Journalistieke geschiedenis schrijven, daar ben ik gek op, desgewenst recenseer ik dagelijks de gehele pers.
Vandaag bijvoorbeeld weer de Volkskrant, die bij het nummertje trekken helaas nummer zoveel trok, en dus zelfs na Trouw pas mocht aanschuiven bij Martin Koolhoven, de verslaggever van De Telegraaf die een paar maanden geleden bij de krant van Wakker Nederland werd ontslagen wegens, nou ja, laten we het samenvatten: het plegen van een aantal journalistieke doodzonden.
Ik heb niet vaak het genoegen mogen smaken om in contact te komen met collega’s van De Tel, hoewel ik wel lange tijd heb samengewerkt met jongelui die ooit op de redactie van dat Amsterdamse dagblad hadden gewerkt. Hallo Nino, hallo Walter, allebei z.g. maar nog immer in onze gedachten.
Bij De Telegraaf, zo straalden deze aimabele collega’s uit, werd nog de echte jongensjournalistiek bedreven. Snelle auto’s, mooie meiden, een lekker krantje maken, omgaan met de groten der aarde, uitsluitend primeurs schrijven, altijd iets bijzonders: als ze meegingen op een braaf persreisje dan konden ze er helaas niet vanaf het begin bij zijn, maar geen nood: per fiets, trein, private plane, kameel en een taxi schoven ze nog net aan bij het slotborreltje in Mexico City, en vóór het avondeten waren ze alweer weg. De fotograaf, die wel op tijd was, maakte een paar schitterende platen (of prenten, nooit ‘foto’ zeggen) en bij terugkomst op Schiphol zag je De Telegraaf van die ochtend: die had de primeur van dat snoepreisje naar Mexico, vermomd als exclusief nieuws.

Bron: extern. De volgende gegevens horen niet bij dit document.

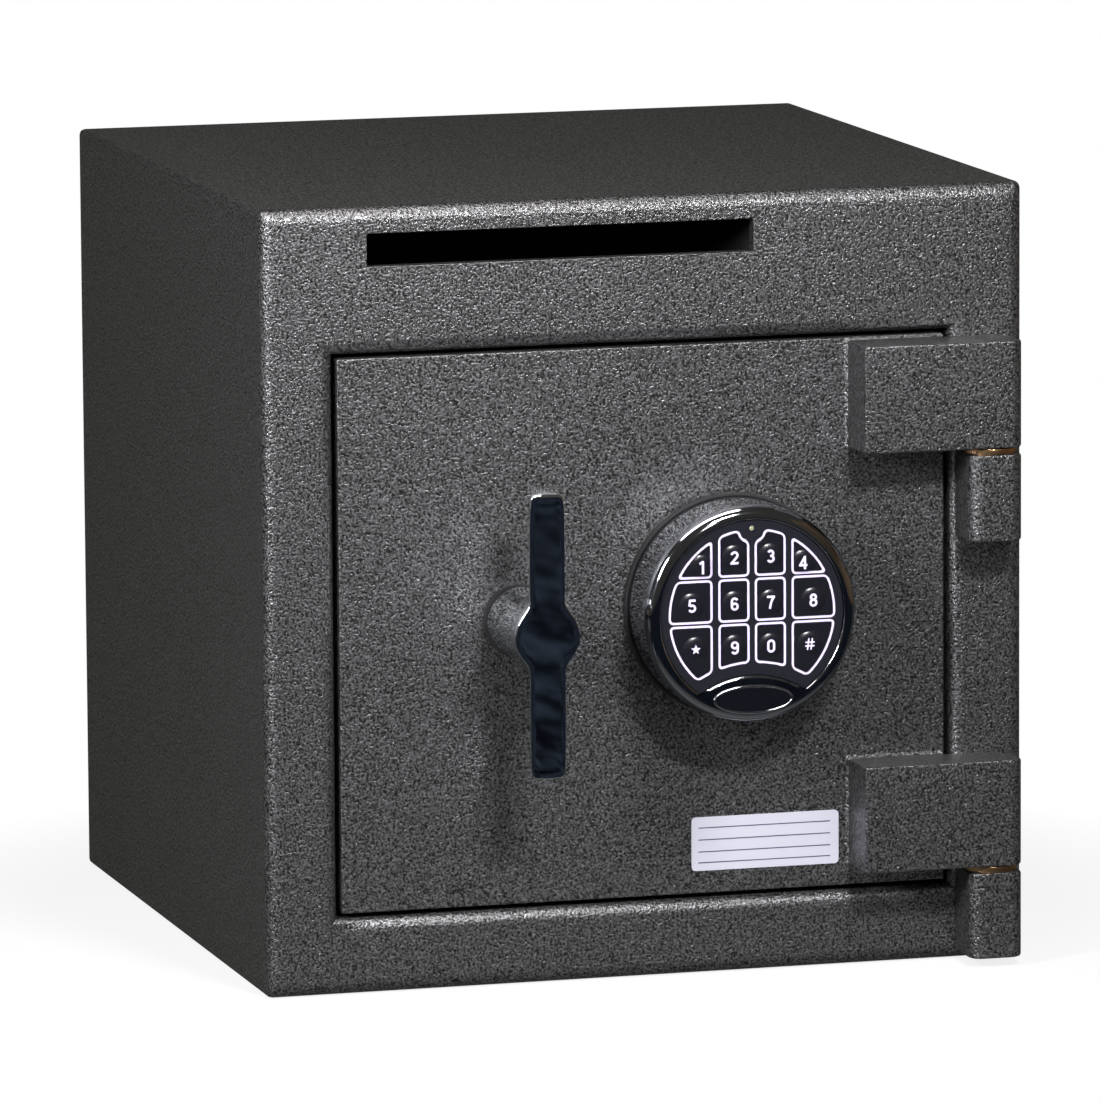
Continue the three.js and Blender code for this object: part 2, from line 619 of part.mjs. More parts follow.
// The body, with the frame side of the hinges
const body = groupAt(0, 0, 0,
  pieceOf('body_shell', makeBodyShell(), hammeredPaint()),
  pieceOf('front_frame', makeFrontFrame(), hammeredPaint()),
  pieceOf('back_plate', makeBackPlate(), hammeredPaint()),
  pieceOf('deposit_chute', makeDepositChute(), hammeredPaint()),
  pieceOf('anti_fish_comb', makeComb(), hammeredPaint()),
  pieceOf('anchor_hole_plug', makeAnchorPlug(), blackRubber()),
);

// The door, with what is fixed to it
const doorLeaf = groupAt(0, 0, 0,
  pieceOf('door_plate', makeDoorPlate(), hammeredPaint()),
  pieceOf('hard_plate', makeHardPlate(), zincSteel()),
  pieceOf('dead_bar', makeDeadBar(), hammeredPaint()),
  pieceOf('bolt_guide', makeBoltGuide(), hammeredPaint()),
  pieceOf('lock_case', makeLockCase(), castZinc()),
  pieceOf('lock_cover', makeLockCover(), castZinc()),
  pieceOf('lock_cable', makeLockCable(), blackRubber()),
  pieceOf('door_cover', makeDoorCover(), hammeredPaint()),
  pieceOf('data_label', makeLabel(), finish(0xe9e9ee, 0.5, 0)),
);

for (const [side, z0] of Object.entries(hingeLevels)) {
  const top = z0 + knuckle.height;
  body.add(
    pieceOf(`hinge_knuckle_${side}`, makeKnuckle(z0), hammeredPaint()),
    pieceOf(`hinge_pin_${side}`, makePin(top), zincSteel()),
    pieceOf(`thrust_washer_${side}`, makeWasher(top), brass()),
  );
  const leafZ = top + washer.height + washer.gap;
  doorLeaf.add(pieceOf(`hinge_leaf_${side}`, makeLeaf(leafZ), hammeredPaint()));
}

screwPlaces.forEach((place, i) => {
  doorLeaf.add(pieceOf(`cover_screw_${i + 1}`, makeCoverScrew(place), zincSteel()));
});

['lower', 'upper'].forEach((side, i) => {
  doorLeaf.add(pieceOf(`carrier_stud_${side}`, makeStud(stud.levels[i]), zincSteel()));
});

const boltwork = groupAt(0, 0, 0, pieceOf('bolt_carrier', makeCarrier(), zincSteel()));
bolt.levels.forEach((level, i) => {
  boltwork.add(pieceOf(`locking_bolt_${i + 1}`, makeLockingBolt(level), chrome()));
});

const handleGroup = groupAt(handle.x, 0, handle.z,
  pieceOf('t_handle', makeHandle(), chrome()),
  pieceOf('handle_ring', makeHandleRing(), blackRubber()),
  pieceOf('handle_spindle', makeSpindle(), zincSteel()),
  pieceOf('handle_set_screw', makeSetScrew(), zincSteel()),
  pieceOf('bolt_cam', makeCam(), zincSteel()),
);

const keypadGroup = groupAt(keypad.x, 0, keypad.z,
  pieceOf('keypad_gasket', makeGasket(), blackRubber()),
  pieceOf('keypad_base', makeKeypadBase(), darkPlastic()),
  pieceOf('keypad_housing', makeKeypadHousing(), finish(0x5a5c62, 0.12, 1)),
  pieceOf('keypad_faceplate', makeFaceplate(), darkPlastic()),
  pieceOf('keypad_badge', makeBadge(), finish(0x1b1c22, 0.2, 0)),
  pieceOf('keypad_lamp', makeLed(), finish(0xc8ccc8, 0.3, 0)),
  pieceOf('keypad_board', makeBoard(), finish(0x1f5b3a, 0.5, 0)),
  pieceOf('battery', makeBattery(), finish(0x2b2b30, 0.4, 0.5)),
  pieceOf('battery_door', makeBatteryDoor(), finish(0x5a5c62, 0.12, 1)),
  ...keyCells().map((cell) => pieceOf(`key_${cell.name}`, makeKey(cell), darkPlastic())),
);

doorLeaf.add(boltwork, handleGroup, keypadGroup, pieceOf('lock_bolt', makeLockBolt(), brass()));

const dropSafe = new THREE.Group();
dropSafe.add(groupAt(0, -half, 0, body, doorLeaf));

export default dropSafe;
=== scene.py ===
import json
import math

import bmesh
import bpy
from mathutils import Matrix, Vector

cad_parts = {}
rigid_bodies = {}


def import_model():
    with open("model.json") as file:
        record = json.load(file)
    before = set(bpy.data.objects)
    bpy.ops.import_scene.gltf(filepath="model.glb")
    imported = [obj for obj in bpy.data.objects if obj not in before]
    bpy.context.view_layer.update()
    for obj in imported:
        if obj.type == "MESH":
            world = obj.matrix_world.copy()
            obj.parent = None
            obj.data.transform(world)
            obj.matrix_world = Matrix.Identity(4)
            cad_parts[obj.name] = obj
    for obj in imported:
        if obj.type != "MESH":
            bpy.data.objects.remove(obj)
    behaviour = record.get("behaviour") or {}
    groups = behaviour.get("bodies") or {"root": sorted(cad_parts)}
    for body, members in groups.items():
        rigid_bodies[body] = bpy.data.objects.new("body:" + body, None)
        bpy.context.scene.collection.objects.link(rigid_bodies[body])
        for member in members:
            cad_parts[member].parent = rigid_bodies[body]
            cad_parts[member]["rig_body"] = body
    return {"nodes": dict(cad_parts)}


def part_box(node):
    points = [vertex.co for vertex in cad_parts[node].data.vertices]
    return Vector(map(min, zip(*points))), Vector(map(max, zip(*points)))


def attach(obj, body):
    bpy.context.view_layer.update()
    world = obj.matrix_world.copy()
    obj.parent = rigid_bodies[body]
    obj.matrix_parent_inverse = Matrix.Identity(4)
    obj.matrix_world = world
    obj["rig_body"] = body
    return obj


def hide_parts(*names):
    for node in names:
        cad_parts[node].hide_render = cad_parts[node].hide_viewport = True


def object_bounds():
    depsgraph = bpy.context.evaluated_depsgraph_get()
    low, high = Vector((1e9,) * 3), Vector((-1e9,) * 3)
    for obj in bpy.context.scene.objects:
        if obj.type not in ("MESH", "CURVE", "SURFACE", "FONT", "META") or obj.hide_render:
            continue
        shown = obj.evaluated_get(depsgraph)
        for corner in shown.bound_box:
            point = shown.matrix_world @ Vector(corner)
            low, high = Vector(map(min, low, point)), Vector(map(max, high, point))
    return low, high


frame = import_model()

# A small steel drop safe: folded hammertone box, hinged door, chrome T-handle and round keypad.
# Objects are in metres in the frame's own axes. Sizes in the pieces' dictionaries are millimetres,
# with x and z as in the frame and y counted back from the front of the box.
mm = 0.001
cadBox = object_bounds()
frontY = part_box("front_frame")[0].y


print("camera")
# Metres and degrees: a long lens about 4.7 m off, fitted to the box's own edges
view = {"place": (-1.2495, -4.4588, 0.8769), "yaw": -15.706, "tilt": 8.682, "roll": -0.374, "lens": 328.23}
bpy.ops.object.camera_add(location=view["place"])
camera = bpy.context.object
turnCamera = Matrix.Rotation(math.radians(view["yaw"]), 3, "Z")
turnCamera @= Matrix.Rotation(math.radians(90 - view["tilt"]), 3, "X")
turnCamera @= Matrix.Rotation(math.radians(view["roll"]), 3, "Z")
camera.rotation_euler = turnCamera.to_euler()
camera.data.lens = view["lens"]
camera.data.clip_end = 60
bpy.context.scene.camera = camera
bpy.context.scene.view_settings.view_transform = "Standard"


# Colours and nodes
def toLinear(hexColour):
    parts = [int(hexColour[i:i + 2], 16) / 255 for i in (1, 3, 5)]
    return [c / 12.92 if c <= 0.04045 else ((c + 0.055) / 1.055) ** 2.4 for c in parts] + [1]


def addNode(tree, kind, values=None, links=None, **settings):
    node = tree.nodes.new(kind)
    for name, value in settings.items():
        setattr(node, name, value)
    for socket, value in (values or {}).items():
        node.inputs[socket].default_value = value
    for socket, source in (links or {}).items():
        tree.links.new(source, node.inputs[socket])
    return node


def startMaterial(name, colour, roughness, metallic=0.0):
    material = bpy.data.materials.new(name)
    material.use_nodes = True
    tree = material.node_tree
    shader = tree.nodes["Principled BSDF"]
    shader.inputs["Base Color"].default_value = toLinear(colour)
    shader.inputs["Roughness"].default_value = roughness
    shader.inputs["Metallic"].default_value = metallic
    where = addNode(tree, "ShaderNodeTexCoord").outputs["Object"]
    return material, tree, shader, where


print("floor, lamps and room")
# Metres and watts
studio = {
    "floorRadius": 9, "floorZ": -0.0002, "whiteFrom": 0.24, "whiteTo": 0.36, "nearGlow": 0.82,
    "roomColour": "#494944",
    "keyPlace": (0.07, -1.0, 0.84), "keySize": (0.22, 0.1), "keyPower": 11.5,
    "sidePlace": (-0.88, -0.73, 0.66), "sideSize": (0.14, 0.3), "sidePower": 13.5,
    "frontPlace": (0.05, -2.0, 0.95), "frontSize": (0.16, 0.16), "frontPower": 1.5,
    "clothNear": 0.02, "clothFar": 3.0, "clothWidth": 3.2, "clothZ": -0.004,
    "paleFrom": 0.2, "paleTo": 0.42, "clothPatch": 0.008, "cardPatch": 0.5,
    "warmPlace": (1.5, -1.0, 0.7), "warmSize": (1.4, 3.0),
    "greyPlace": (-1.9, -0.9, 0.5), "greySize": (0.9, 1.5),
    "topPlace": (-0.4, -0.45, 1.6), "topSize": (1.3, 0.5), "topLevel": 22,
}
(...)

Ik zat me helemaal te verkneukelen bij dat verhaal in De Volkskrant, vanmorgen. Deemoedig heeft het tweetal dat door de Vk eropaf is gestuurd, Sterre Lindhout en Merijn Rengers, alle voorwaarden geaccepteerd en neemt plaats tegenover Koolhoven die de vers ingevette kuif buigt over een stapeltje A4’tjes op zijn knie, waarop hij, en ik verzin dit niet, alvast heeft opgeschreven wat de twee moeten publiceren. Als iemand die voor het eerst van zijn leven wordt geïnterviewd. Het ontbreekt er nog maar aan dat hij het op dicteersnelheid voorleest. Zelf zou hij nooit met dit soort voorwaarden hebben ingestemd, twitterde iemand net – je weet dat je dan namelijk, als primeurjager van De Tel, de scoop gaat missen waarvoor je leeft en waarvoor je je vrouw en kinderen haast nooit ziet omdat je met de onderwereld de kroeg in moet, het zijn je vrienden die dubbelen als leveranciers van primeurs.
In dat verhaal van Sterre en Merijn staat dus verder niks dat we nog niet wisten of konden raden, Koolhoven en zijn voormalige maten lachen zich kapot en dat is dat.
Erger is natuurlijk dat de hoofdredacteur van de Volkskrant voor het kerstnummer persoonlijk de voorzitter van de ministerraad interviewt en die dan met alles weg laat komen zodat het resulterende stuk één groot pr-artikel is geworden voor de man wiens regeergeilheid hem desnoods zelfs gebracht zou hebben tot een coalitie met d’n baarlijken duivel. ‘Eigenlijk ben ik heel links,’ stond er ongeveer in dat stuk, zonder dat het weersproken werd.
En de redactie van het Limburgs Dagblad had beter moeten nadenken voor zij heden de foto van het ANP plaatste van in volle bloei staande narcissen. Dat kan namelijk helemaal niet; die narcissen waren in een warme kas in bloei getrokken en voor de foto buiten geplant, schat ik. Of het was een foto van vorig jaar maart. Of zoiets.
En zo kunnen we elke dag een leuk stukje schrijven en dat hoeft dan niet eens uitsluitend over de regionale pers te gaan. Integendeel.